Given task
Look through the material below. Copy each line that contains the string "bends".

The data
#####

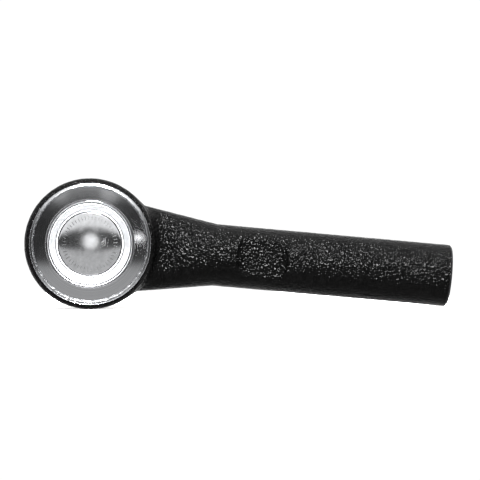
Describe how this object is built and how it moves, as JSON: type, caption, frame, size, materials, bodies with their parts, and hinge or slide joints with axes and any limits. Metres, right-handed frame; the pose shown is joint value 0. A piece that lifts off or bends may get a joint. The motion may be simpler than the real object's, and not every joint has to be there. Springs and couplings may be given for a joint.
{
  "type": "tie rod end",
  "caption": "Sealed ball joint in a round forged head with a straight internally threaded shank, wrench flats, rubber dust boot, tapered stud and castle nut.",
  "frame": {"origin": "centre of the cover plate's flat disc, on the ball stud's axis", "axes": "+X along the shank from the stud's axis to the threaded mouth, +Y along the ball stud towards its nut, +Z across the head"},
  "size_m": [0.1379, 0.0761, 0.0418],
  "materials": {
    "forged_housing": "black electrocoated steel forging, rough as forged and glossy",
    "cover_plate": "turned bright steel",
    "spring_steel": "oiled spring steel",
    "seal_rubber": "moulded nitrile",
    "ball_seat": "natural acetal resin",
    "boot_rubber": "moulded chloroprene",
    "stud_steel": "ground and rolled alloy steel",
    "zinc_plate": "bright zinc plate"
  },
  "bodies": {
    "housing": {"housing": "forged_housing", "cover_plate": "cover_plate", "cover_gasket": "seal_rubber", "preload_spring": "spring_steel", "upper_ball_seat": "ball_seat", "lower_ball_seat": "ball_seat", "boot_housing_ring": "spring_steel"},
    "dust_boot": {"dust_boot": "boot_rubber"},
    "boot_collar": {"boot_stud_ring": "spring_steel"},
    "ball_stud": {"ball_stud": "stud_steel", "castle_nut": "zinc_plate", "cotter_pin": "zinc_plate"}
  },
  "joints": [
    {"name": "stud_swing", "type": "hinge", "parent": "housing", "child": "dust_boot", "pos_m": [0, 0.0148, 0], "axis": [0, 0, 1], "range_deg": [-20, 20], "deforming": ["dust_boot"]},
    {"name": "stud_tilt", "type": "hinge", "parent": "dust_boot", "child": "boot_collar", "pos_m": [0, 0.0148, 0], "axis": [1, 0, 0], "range_deg": [-20, 20], "deforming": ["dust_boot"]},
    {"name": "stud_spin", "type": "hinge", "parent": "boot_collar", "child": "ball_stud", "pos_m": [0, 0.0148, 0], "axis": [0, 1, 0], "continuous": true}
  ]
}
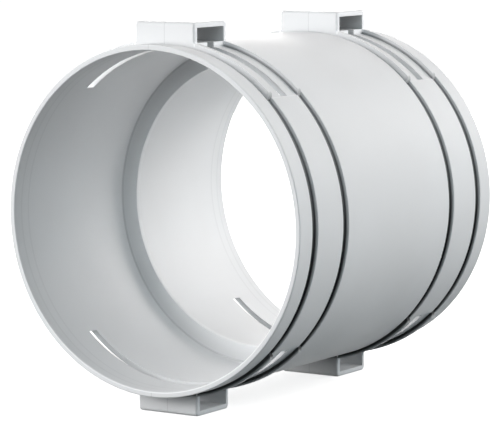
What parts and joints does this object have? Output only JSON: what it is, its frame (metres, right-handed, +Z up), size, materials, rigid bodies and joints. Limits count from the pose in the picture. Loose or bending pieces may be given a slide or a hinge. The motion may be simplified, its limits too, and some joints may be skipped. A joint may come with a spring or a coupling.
{
  "type": "duct connector",
  "caption": "Straight connector for round ventilation duct: a moulded tube with a socket at each end, an inner stop ring and clip collars with box-shaped loops.",
  "frame": {"origin": "on the duct axis, in the middle of the stop ring, which is the centre of the bounding box", "axes": "+Y along the duct axis out of the rear socket, +Z up through the clip loops on top, +X to the side"},
  "size_m": [0.097, 0.1052, 0.1086],
  "materials": {
    "white_plastic": "satin"
  },
  "bodies": {
    "root": {"connector_body": "white_plastic"}
  },
  "joints": []
}
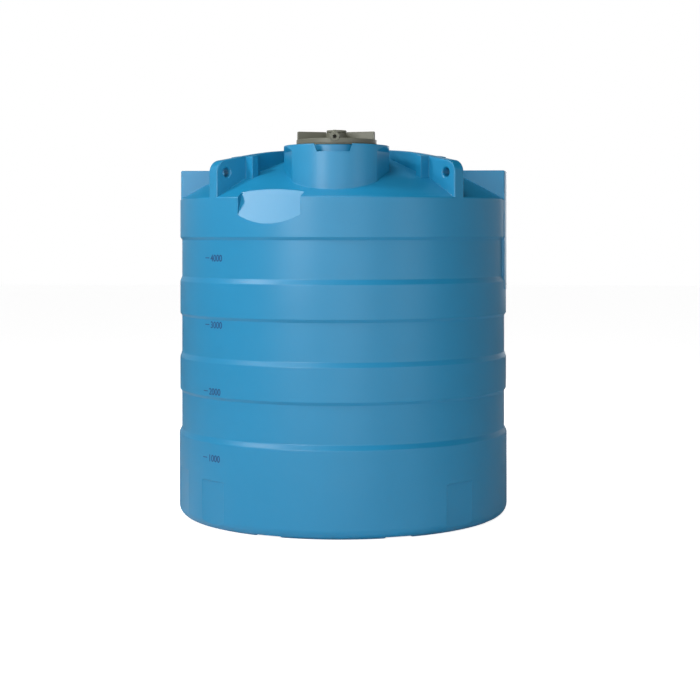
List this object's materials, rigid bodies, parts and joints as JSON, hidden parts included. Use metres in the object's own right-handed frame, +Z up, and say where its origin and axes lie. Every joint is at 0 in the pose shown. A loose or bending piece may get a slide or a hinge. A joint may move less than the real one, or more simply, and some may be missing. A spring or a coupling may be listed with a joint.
{
  "type": "vertical water storage tank",
  "caption": "Upright round rotomoulded water tank with banded wall, domed roof, lifting fins, an offset neck with a ribbed screw lid, and a low rear outlet with a ball valve.",
  "frame": {"origin": "centre of the tank's base, on the tank's axis", "axes": "+Z up along the tank's axis, -Y towards the side with the neck, +X to the right seen from the front"},
  "size_m": [1.908, 1.908, 2.182],
  "materials": {
    "tank_blue": "satin rotomoulded polyethylene",
    "lid_olive": "satin moulded plastic",
    "fitting_black": "moulded polypropylene",
    "rubber_black": "matt",
    "stainless": "brushed",
    "brass": "turned and cast",
    "ball_chrome": "polished",
    "seat_white": "smooth",
    "grip_red": "dipped vinyl"
  },
  "bodies": {
    "tank": {"tank_shell": "tank_blue", "neck_ring": "lid_olive", "neck_ring_gasket": "rubber_black", "neck_ring_screws": "stainless", "outlet_bulkhead": "fitting_black", "outlet_seal_inner": "rubber_black", "outlet_seal_outer": "rubber_black", "outlet_nut": "fitting_black", "valve_body": "brass", "valve_end_cap": "brass", "valve_end_seal": "seat_white", "valve_seats": "seat_white", "stem_seals": "rubber_black", "gland_nut": "brass"},
    "lid_seal": {"lid_gasket": "rubber_black"},
    "lid": {"screw_lid": "lid_olive", "vent_tube": "fitting_black", "vent_washer": "rubber_black", "vent_nut": "fitting_black", "vent_screen": "stainless", "vent_cap": "lid_olive"},
    "lever": {"valve_ball": "ball_chrome", "valve_stem": "brass", "valve_lever": "stainless", "lever_grip": "grip_red", "lever_nut": "stainless"}
  },
  "joints": [
    {"name": "lid_lift", "type": "slide", "parent": "tank", "child": "lid_seal", "axis": [0, 0, 1], "range_m": [0, 0.016]},
    {"name": "lid_turn", "type": "hinge", "parent": "lid_seal", "child": "lid", "pos_m": [0, -0.594, 2.12], "axis": [0, 0, 1], "range_deg": [0, 720]},
    {"name": "valve_turn", "type": "hinge", "parent": "tank", "child": "lever", "pos_m": [0.74388, 0.74388, 0.18], "axis": [0, 0, 1], "range_deg": [-90, 0]}
  ],
  "couplings": [
    {"joint": "lid_lift", "follows": "lid_turn", "m_per_rad": 0.0012732}
  ]
}
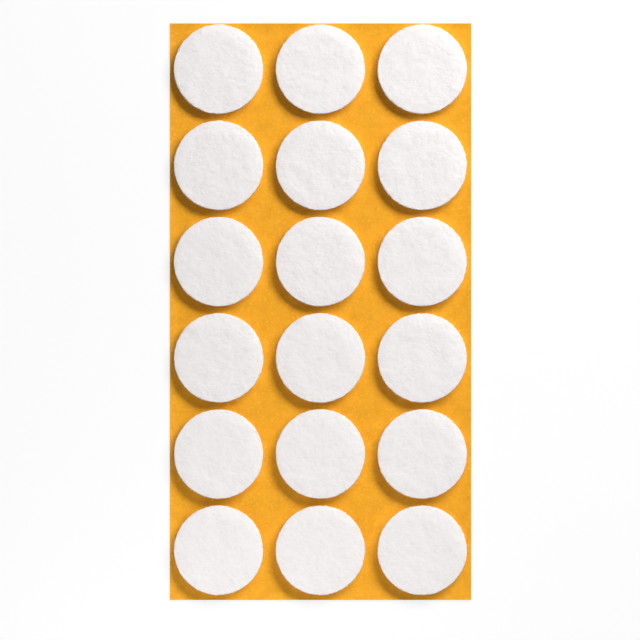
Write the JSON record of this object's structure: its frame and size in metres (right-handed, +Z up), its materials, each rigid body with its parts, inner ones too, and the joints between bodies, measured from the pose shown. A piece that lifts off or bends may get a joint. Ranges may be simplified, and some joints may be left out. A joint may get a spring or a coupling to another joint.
{
  "type": "felt furniture pad sheet",
  "caption": "Flat sheet of round self-adhesive felt pads on a peel-off release liner, for sticking under the legs and feet of furniture.",
  "frame": {"origin": "centre of the liner's underside", "axes": "+Z up out of the felt faces, +Y along the sheet's length towards row 1, +X along its width towards column 3"},
  "size_m": [0.102, 0.1952, 0.0037],
  "materials": {
    "liner": "siliconised paper, low sheen",
    "adhesive": "tacky acrylic film, translucent pale cream",
    "felt": "white needle-punched felt, matt and slightly fuzzy"
  },
  "bodies": {
    "root": {"release_liner": "liner", "adhesive_r1_c1": "adhesive", "adhesive_r1_c2": "adhesive", "adhesive_r1_c3": "adhesive", "adhesive_r2_c1": "adhesive", "adhesive_r2_c2": "adhesive", "adhesive_r2_c3": "adhesive", "adhesive_r3_c1": "adhesive", "adhesive_r3_c2": "adhesive", "adhesive_r3_c3": "adhesive", "adhesive_r4_c1": "adhesive", "adhesive_r4_c2": "adhesive", "adhesive_r4_c3": "adhesive", "adhesive_r5_c1": "adhesive", "adhesive_r5_c2": "adhesive", "adhesive_r5_c3": "adhesive", "adhesive_r6_c1": "adhesive", "adhesive_r6_c2": "adhesive", "adhesive_r6_c3": "adhesive", "felt_pad_r1_c1": "felt", "felt_pad_r1_c2": "felt", "felt_pad_r1_c3": "felt", "felt_pad_r2_c1": "felt", "felt_pad_r2_c2": "felt", "felt_pad_r2_c3": "felt", "felt_pad_r3_c1": "felt", "felt_pad_r3_c2": "felt", "felt_pad_r3_c3": "felt", "felt_pad_r4_c1": "felt", "felt_pad_r4_c2": "felt", "felt_pad_r4_c3": "felt", "felt_pad_r5_c1": "felt", "felt_pad_r5_c2": "felt", "felt_pad_r5_c3": "felt", "felt_pad_r6_c1": "felt", "felt_pad_r6_c2": "felt", "felt_pad_r6_c3": "felt"}
  },
  "joints": []
}
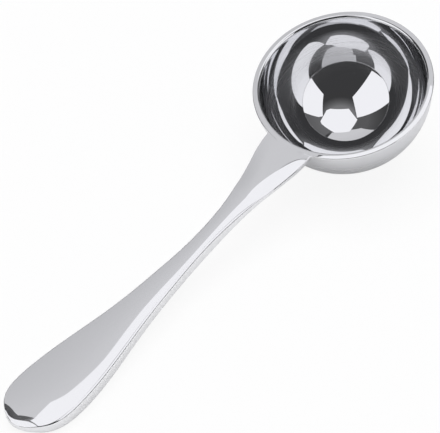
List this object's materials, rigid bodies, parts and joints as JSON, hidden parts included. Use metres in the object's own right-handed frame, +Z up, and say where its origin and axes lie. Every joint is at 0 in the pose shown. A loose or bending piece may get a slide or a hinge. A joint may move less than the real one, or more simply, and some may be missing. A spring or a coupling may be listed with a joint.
{
  "type": "coffee scoop",
  "caption": "Polished steel measuring scoop: a round spun bowl with a flat lip, welded flush to a long forged handle with a crowned top and a rounded paddle end.",
  "frame": {"origin": "on the table under the middle of the scoop's box, as the scoop lies at rest", "axes": "+Z up from the table, +X from the handle's tip towards the bowl, Y across; the scoop is the same on both sides of Y = 0"},
  "size_m": [0.1634, 0.052, 0.0325],
  "materials": {
    "bowl_steel": "mirror-polished stainless steel",
    "handle_steel": "mirror-polished stainless steel"
  },
  "bodies": {
    "root": {"bowl": "bowl_steel", "handle": "handle_steel"}
  },
  "joints": []
}
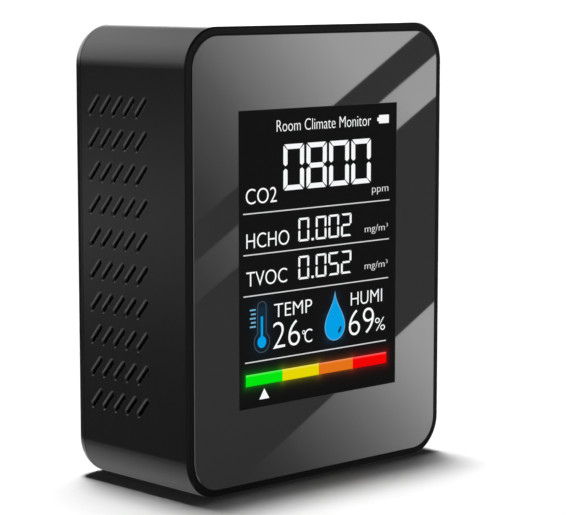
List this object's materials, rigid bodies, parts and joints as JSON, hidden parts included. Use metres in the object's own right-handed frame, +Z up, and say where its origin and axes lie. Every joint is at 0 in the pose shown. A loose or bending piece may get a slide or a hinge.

#####

Correct response
Describe how this object is built and how it moves, as JSON: type, caption, frame, size, materials, bodies with their parts, and hinge or slide joints with axes and any limits. Metres, right-handed frame; the pose shown is joint value 0. A piece that lifts off or bends may get a joint. The motion may be simpler than the real object's, and not every joint has to be there. Springs and couplings may be given for a joint.
Write the JSON record of this object's structure: its frame and size in metres (right-handed, +Z up), its materials, each rigid body with its parts, inner ones too, and the joints between bodies, measured from the pose shown. A piece that lifts off or bends may get a joint. Ranges may be simplified, and some joints may be left out. A joint may get a spring or a coupling to another joint.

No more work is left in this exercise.